> **Work instructions**: Reproduce the full listing that appears beneath this instruction exactly.

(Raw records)

·····

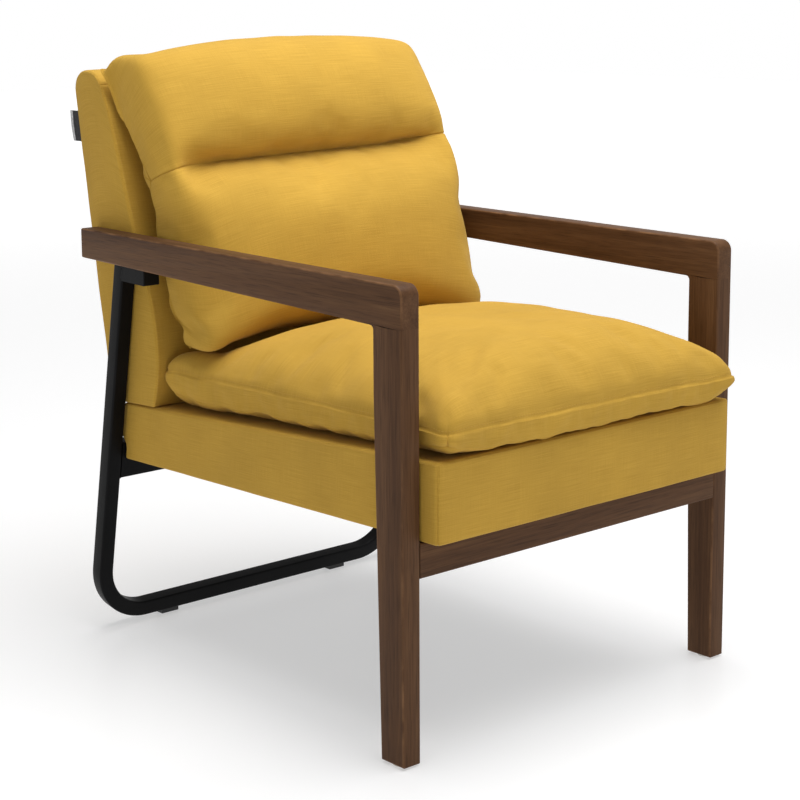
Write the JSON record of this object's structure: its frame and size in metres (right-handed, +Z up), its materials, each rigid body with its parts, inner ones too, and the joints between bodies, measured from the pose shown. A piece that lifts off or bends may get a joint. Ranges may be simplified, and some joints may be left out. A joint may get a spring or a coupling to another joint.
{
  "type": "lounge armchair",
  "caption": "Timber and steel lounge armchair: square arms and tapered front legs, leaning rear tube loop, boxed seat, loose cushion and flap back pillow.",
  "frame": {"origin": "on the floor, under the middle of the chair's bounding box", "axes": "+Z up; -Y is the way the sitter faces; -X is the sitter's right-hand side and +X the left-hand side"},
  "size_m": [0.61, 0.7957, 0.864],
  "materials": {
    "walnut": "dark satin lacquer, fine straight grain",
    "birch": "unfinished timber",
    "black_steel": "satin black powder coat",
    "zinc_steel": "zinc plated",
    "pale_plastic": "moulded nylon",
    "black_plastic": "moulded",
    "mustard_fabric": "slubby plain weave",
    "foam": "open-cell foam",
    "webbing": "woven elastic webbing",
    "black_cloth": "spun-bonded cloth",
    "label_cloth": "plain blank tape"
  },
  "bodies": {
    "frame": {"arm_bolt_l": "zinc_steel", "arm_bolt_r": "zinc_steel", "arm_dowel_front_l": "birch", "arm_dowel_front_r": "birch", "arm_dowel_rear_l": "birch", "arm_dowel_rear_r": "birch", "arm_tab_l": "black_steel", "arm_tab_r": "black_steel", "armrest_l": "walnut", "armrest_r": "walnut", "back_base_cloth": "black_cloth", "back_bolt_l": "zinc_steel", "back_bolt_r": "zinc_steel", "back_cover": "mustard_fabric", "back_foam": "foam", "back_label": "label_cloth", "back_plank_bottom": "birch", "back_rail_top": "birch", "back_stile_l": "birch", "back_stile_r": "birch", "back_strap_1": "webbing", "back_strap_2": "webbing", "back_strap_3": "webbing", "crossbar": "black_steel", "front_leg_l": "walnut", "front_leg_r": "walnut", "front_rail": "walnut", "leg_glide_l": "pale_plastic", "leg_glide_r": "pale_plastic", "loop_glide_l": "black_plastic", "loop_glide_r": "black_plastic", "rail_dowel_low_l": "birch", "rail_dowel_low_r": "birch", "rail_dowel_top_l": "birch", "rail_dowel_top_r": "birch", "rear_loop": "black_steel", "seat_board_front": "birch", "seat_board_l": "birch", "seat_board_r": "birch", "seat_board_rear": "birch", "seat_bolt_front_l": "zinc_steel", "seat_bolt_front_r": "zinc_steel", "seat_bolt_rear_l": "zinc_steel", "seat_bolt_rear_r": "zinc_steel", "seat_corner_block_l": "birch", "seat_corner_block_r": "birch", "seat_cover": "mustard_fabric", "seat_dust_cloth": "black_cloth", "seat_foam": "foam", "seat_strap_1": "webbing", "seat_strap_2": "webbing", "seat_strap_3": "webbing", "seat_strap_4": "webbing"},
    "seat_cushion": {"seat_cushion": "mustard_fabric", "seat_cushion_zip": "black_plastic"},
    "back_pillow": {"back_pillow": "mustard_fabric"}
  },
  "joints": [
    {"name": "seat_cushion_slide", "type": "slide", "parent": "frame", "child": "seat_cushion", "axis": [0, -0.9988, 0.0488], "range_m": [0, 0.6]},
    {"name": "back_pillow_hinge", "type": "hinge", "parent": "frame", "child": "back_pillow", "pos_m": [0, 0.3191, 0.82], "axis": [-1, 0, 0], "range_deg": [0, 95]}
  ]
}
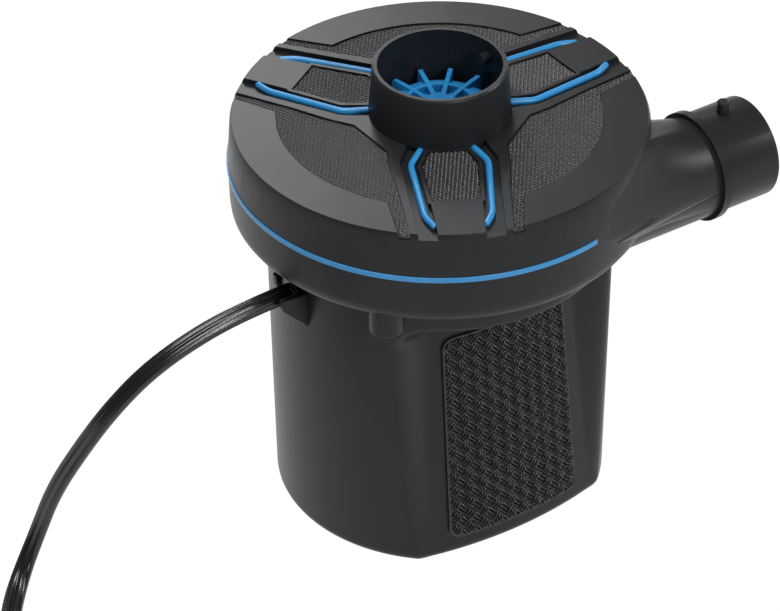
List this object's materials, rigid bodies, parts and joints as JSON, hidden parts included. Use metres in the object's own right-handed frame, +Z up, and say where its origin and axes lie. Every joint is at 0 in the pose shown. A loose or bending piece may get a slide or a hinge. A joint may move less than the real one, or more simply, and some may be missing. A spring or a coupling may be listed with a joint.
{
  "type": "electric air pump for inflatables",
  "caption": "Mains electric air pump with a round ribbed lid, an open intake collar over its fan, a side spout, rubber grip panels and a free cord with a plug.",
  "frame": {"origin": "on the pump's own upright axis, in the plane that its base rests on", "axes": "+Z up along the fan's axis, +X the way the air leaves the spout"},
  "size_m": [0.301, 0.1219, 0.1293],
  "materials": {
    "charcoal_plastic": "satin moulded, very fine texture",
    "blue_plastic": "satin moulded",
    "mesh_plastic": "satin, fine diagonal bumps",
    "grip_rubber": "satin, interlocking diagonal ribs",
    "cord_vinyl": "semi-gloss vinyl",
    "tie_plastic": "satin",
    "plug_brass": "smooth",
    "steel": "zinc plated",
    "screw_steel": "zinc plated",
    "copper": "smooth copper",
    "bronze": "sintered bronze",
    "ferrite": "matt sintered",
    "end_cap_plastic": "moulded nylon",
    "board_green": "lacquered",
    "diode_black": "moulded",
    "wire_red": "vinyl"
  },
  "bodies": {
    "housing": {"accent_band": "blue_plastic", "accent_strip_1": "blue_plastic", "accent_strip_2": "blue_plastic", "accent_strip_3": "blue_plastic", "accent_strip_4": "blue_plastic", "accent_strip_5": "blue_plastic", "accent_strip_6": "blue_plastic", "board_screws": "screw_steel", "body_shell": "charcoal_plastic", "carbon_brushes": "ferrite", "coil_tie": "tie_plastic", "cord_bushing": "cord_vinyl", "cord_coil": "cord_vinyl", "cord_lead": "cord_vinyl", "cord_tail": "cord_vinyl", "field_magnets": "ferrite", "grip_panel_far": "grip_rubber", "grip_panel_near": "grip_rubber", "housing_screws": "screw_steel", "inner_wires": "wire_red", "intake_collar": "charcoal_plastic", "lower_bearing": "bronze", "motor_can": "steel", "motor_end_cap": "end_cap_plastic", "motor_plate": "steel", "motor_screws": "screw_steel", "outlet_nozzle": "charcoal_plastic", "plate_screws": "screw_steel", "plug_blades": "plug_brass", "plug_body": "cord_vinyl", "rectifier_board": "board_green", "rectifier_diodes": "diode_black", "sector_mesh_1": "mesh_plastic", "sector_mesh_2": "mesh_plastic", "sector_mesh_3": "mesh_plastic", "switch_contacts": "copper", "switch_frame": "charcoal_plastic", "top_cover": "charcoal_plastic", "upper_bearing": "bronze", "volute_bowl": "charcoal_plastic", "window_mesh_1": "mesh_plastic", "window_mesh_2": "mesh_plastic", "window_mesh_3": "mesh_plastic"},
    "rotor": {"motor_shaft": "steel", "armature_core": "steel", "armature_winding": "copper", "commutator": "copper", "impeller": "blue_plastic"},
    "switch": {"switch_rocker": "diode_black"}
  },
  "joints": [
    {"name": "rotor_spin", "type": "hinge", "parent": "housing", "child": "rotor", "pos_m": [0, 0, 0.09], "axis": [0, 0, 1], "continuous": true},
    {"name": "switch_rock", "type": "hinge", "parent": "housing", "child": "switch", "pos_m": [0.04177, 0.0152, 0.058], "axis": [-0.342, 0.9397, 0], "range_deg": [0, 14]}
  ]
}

·····

> **Task result**:
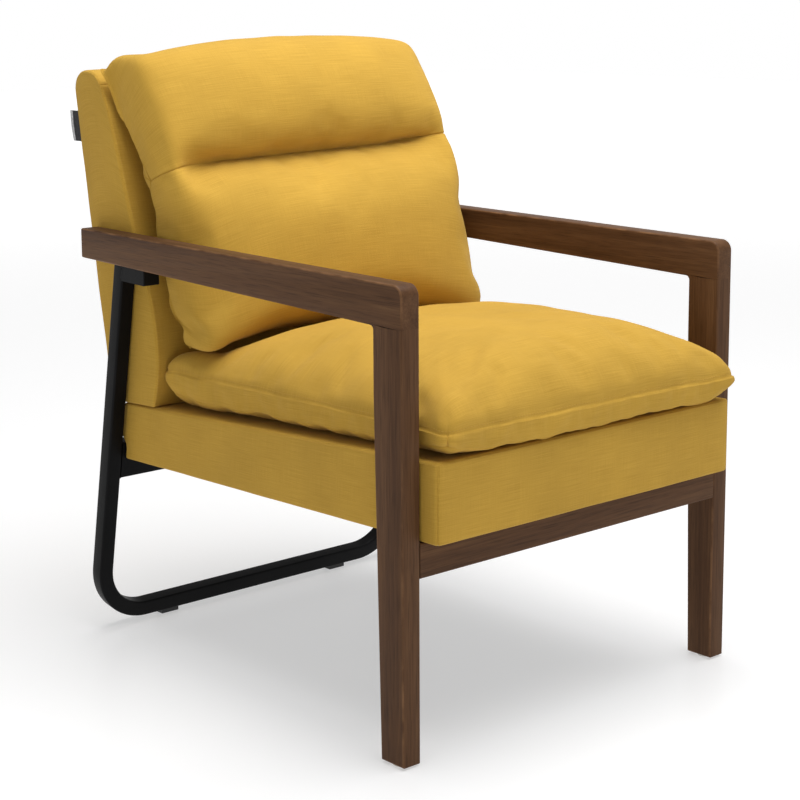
Write the JSON record of this object's structure: its frame and size in metres (right-handed, +Z up), its materials, each rigid body with its parts, inner ones too, and the joints between bodies, measured from the pose shown. A piece that lifts off or bends may get a joint. Ranges may be simplified, and some joints may be left out. A joint may get a spring or a coupling to another joint.
{
  "type": "lounge armchair",
  "caption": "Timber and steel lounge armchair: square arms and tapered front legs, leaning rear tube loop, boxed seat, loose cushion and flap back pillow.",
  "frame": {"origin": "on the floor, under the middle of the chair's bounding box", "axes": "+Z up; -Y is the way the sitter faces; -X is the sitter's right-hand side and +X the left-hand side"},
  "size_m": [0.61, 0.7957, 0.864],
  "materials": {
    "walnut": "dark satin lacquer, fine straight grain",
    "birch": "unfinished timber",
    "black_steel": "satin black powder coat",
    "zinc_steel": "zinc plated",
    "pale_plastic": "moulded nylon",
    "black_plastic": "moulded",
    "mustard_fabric": "slubby plain weave",
    "foam": "open-cell foam",
    "webbing": "woven elastic webbing",
    "black_cloth": "spun-bonded cloth",
    "label_cloth": "plain blank tape"
  },
  "bodies": {
    "frame": {"arm_bolt_l": "zinc_steel", "arm_bolt_r": "zinc_steel", "arm_dowel_front_l": "birch", "arm_dowel_front_r": "birch", "arm_dowel_rear_l": "birch", "arm_dowel_rear_r": "birch", "arm_tab_l": "black_steel", "arm_tab_r": "black_steel", "armrest_l": "walnut", "armrest_r": "walnut", "back_base_cloth": "black_cloth", "back_bolt_l": "zinc_steel", "back_bolt_r": "zinc_steel", "back_cover": "mustard_fabric", "back_foam": "foam", "back_label": "label_cloth", "back_plank_bottom": "birch", "back_rail_top": "birch", "back_stile_l": "birch", "back_stile_r": "birch", "back_strap_1": "webbing", "back_strap_2": "webbing", "back_strap_3": "webbing", "crossbar": "black_steel", "front_leg_l": "walnut", "front_leg_r": "walnut", "front_rail": "walnut", "leg_glide_l": "pale_plastic", "leg_glide_r": "pale_plastic", "loop_glide_l": "black_plastic", "loop_glide_r": "black_plastic", "rail_dowel_low_l": "birch", "rail_dowel_low_r": "birch", "rail_dowel_top_l": "birch", "rail_dowel_top_r": "birch", "rear_loop": "black_steel", "seat_board_front": "birch", "seat_board_l": "birch", "seat_board_r": "birch", "seat_board_rear": "birch", "seat_bolt_front_l": "zinc_steel", "seat_bolt_front_r": "zinc_steel", "seat_bolt_rear_l": "zinc_steel", "seat_bolt_rear_r": "zinc_steel", "seat_corner_block_l": "birch", "seat_corner_block_r": "birch", "seat_cover": "mustard_fabric", "seat_dust_cloth": "black_cloth", "seat_foam": "foam", "seat_strap_1": "webbing", "seat_strap_2": "webbing", "seat_strap_3": "webbing", "seat_strap_4": "webbing"},
    "seat_cushion": {"seat_cushion": "mustard_fabric", "seat_cushion_zip": "black_plastic"},
    "back_pillow": {"back_pillow": "mustard_fabric"}
  },
  "joints": [
    {"name": "seat_cushion_slide", "type": "slide", "parent": "frame", "child": "seat_cushion", "axis": [0, -0.9988, 0.0488], "range_m": [0, 0.6]},
    {"name": "back_pillow_hinge", "type": "hinge", "parent": "frame", "child": "back_pillow", "pos_m": [0, 0.3191, 0.82], "axis": [-1, 0, 0], "range_deg": [0, 95]}
  ]
}
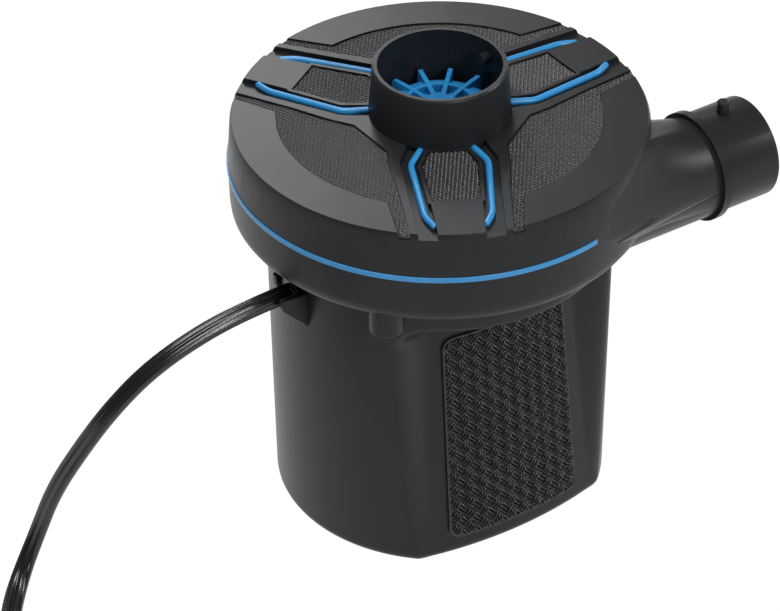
List this object's materials, rigid bodies, parts and joints as JSON, hidden parts included. Use metres in the object's own right-handed frame, +Z up, and say where its origin and axes lie. Every joint is at 0 in the pose shown. A loose or bending piece may get a slide or a hinge. A joint may move less than the real one, or more simply, and some may be missing. A spring or a coupling may be listed with a joint.
{
  "type": "electric air pump for inflatables",
  "caption": "Mains electric air pump with a round ribbed lid, an open intake collar over its fan, a side spout, rubber grip panels and a free cord with a plug.",
  "frame": {"origin": "on the pump's own upright axis, in the plane that its base rests on", "axes": "+Z up along the fan's axis, +X the way the air leaves the spout"},
  "size_m": [0.301, 0.1219, 0.1293],
  "materials": {
    "charcoal_plastic": "satin moulded, very fine texture",
    "blue_plastic": "satin moulded",
    "mesh_plastic": "satin, fine diagonal bumps",
    "grip_rubber": "satin, interlocking diagonal ribs",
    "cord_vinyl": "semi-gloss vinyl",
    "tie_plastic": "satin",
    "plug_brass": "smooth",
    "steel": "zinc plated",
    "screw_steel": "zinc plated",
    "copper": "smooth copper",
    "bronze": "sintered bronze",
    "ferrite": "matt sintered",
    "end_cap_plastic": "moulded nylon",
    "board_green": "lacquered",
    "diode_black": "moulded",
    "wire_red": "vinyl"
  },
  "bodies": {
    "housing": {"accent_band": "blue_plastic", "accent_strip_1": "blue_plastic", "accent_strip_2": "blue_plastic", "accent_strip_3": "blue_plastic", "accent_strip_4": "blue_plastic", "accent_strip_5": "blue_plastic", "accent_strip_6": "blue_plastic", "board_screws": "screw_steel", "body_shell": "charcoal_plastic", "carbon_brushes": "ferrite", "coil_tie": "tie_plastic", "cord_bushing": "cord_vinyl", "cord_coil": "cord_vinyl", "cord_lead": "cord_vinyl", "cord_tail": "cord_vinyl", "field_magnets": "ferrite", "grip_panel_far": "grip_rubber", "grip_panel_near": "grip_rubber", "housing_screws": "screw_steel", "inner_wires": "wire_red", "intake_collar": "charcoal_plastic", "lower_bearing": "bronze", "motor_can": "steel", "motor_end_cap": "end_cap_plastic", "motor_plate": "steel", "motor_screws": "screw_steel", "outlet_nozzle": "charcoal_plastic", "plate_screws": "screw_steel", "plug_blades": "plug_brass", "plug_body": "cord_vinyl", "rectifier_board": "board_green", "rectifier_diodes": "diode_black", "sector_mesh_1": "mesh_plastic", "sector_mesh_2": "mesh_plastic", "sector_mesh_3": "mesh_plastic", "switch_contacts": "copper", "switch_frame": "charcoal_plastic", "top_cover": "charcoal_plastic", "upper_bearing": "bronze", "volute_bowl": "charcoal_plastic", "window_mesh_1": "mesh_plastic", "window_mesh_2": "mesh_plastic", "window_mesh_3": "mesh_plastic"},
    "rotor": {"motor_shaft": "steel", "armature_core": "steel", "armature_winding": "copper", "commutator": "copper", "impeller": "blue_plastic"},
    "switch": {"switch_rocker": "diode_black"}
  },
  "joints": [
    {"name": "rotor_spin", "type": "hinge", "parent": "housing", "child": "rotor", "pos_m": [0, 0, 0.09], "axis": [0, 0, 1], "continuous": true},
    {"name": "switch_rock", "type": "hinge", "parent": "housing", "child": "switch", "pos_m": [0.04177, 0.0152, 0.058], "axis": [-0.342, 0.9397, 0], "range_deg": [0, 14]}
  ]
}